Nine Inch Nails - A Glorious Resurrection?

By Dan Martin

Posted on 06 Jun 13

 
Nine Inch Nails - A Glorious Resurrection?
 

Is there something in the water? There’s certainly something in the rusty tubes of the internet. Just days after QOTSA release ‘…Like Clockwork’, another US rock colossus lurches back into life in a surprise new track, after a substantial period away.

Today, Trent Reznor made good on the promise of the return of Nine Inch Nails with the announcement of new album ‘Hesitation Marks’ and the debut of new track ‘Came Back Haunted’. Exciting isn’t it?

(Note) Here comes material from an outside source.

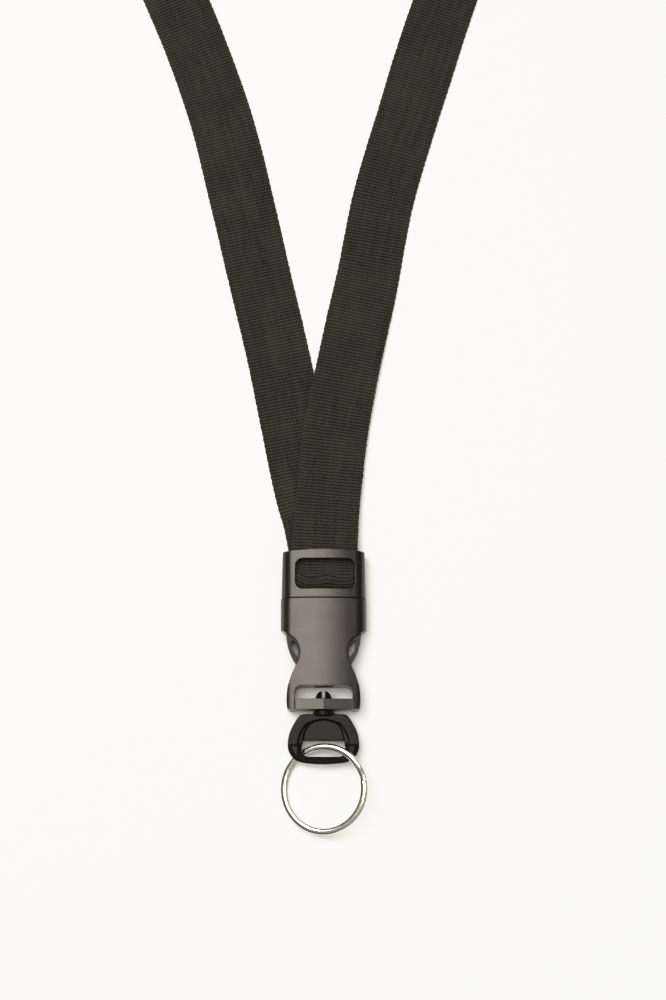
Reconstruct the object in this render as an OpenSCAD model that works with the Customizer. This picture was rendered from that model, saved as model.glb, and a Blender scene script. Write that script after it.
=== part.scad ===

Where Josh Homme has made no secret about the tumultuous times and health scares that kept his band away for so long, Reznor has barely actually stopped working. In the time since NIN went away he’s won an Oscars and Golden Globes for The Social Network and The Girl With The Dragon Tattoo soundtracks and formed How To Destroy Angels with his wife. But the menacing industrial chug of ‘Came Back Haunted’ speaks of trauma nonetheless:

"I saw some things on the other side / they made me promise to never tell / but you know me I can’t help myself / Now I got something you have to see / they put something inside of me / they put something inside of me / The smile is red and its eyes are black / I don’t think I’ll be coming back.”


It’s also true that none of Reznor’s recent activities have sailed too far from his blueprint. But this dazzling new cut still sounds like all your favourite bits of Nine Inch Nails, as a bleeping digital refrain steadily thrusts into a post-apocalyptic stealth rocket, firing off new pistons and revving up fearsome buzzsaws as it does, before trademark guitars reminiscent of classic ‘Head Like A Hole’ era kick in around the halfway mark.

It all points to a return to source for NIN. The last thing they did that sounded this definitive was ‘With Teeth’ back in 2005; since then Trent has taken the outfit on an odyssey that’s taken in dystopian concept records (‘Year Zero’), experimental sketches (the ‘Ghosts’ sequence) and wafty ambience (‘The Slip’). All of those had their merits, and even though the line-up has been reshuffled, there’s something about ‘Came Back Haunted’ that sounds like NIN are back to being what they're intended for.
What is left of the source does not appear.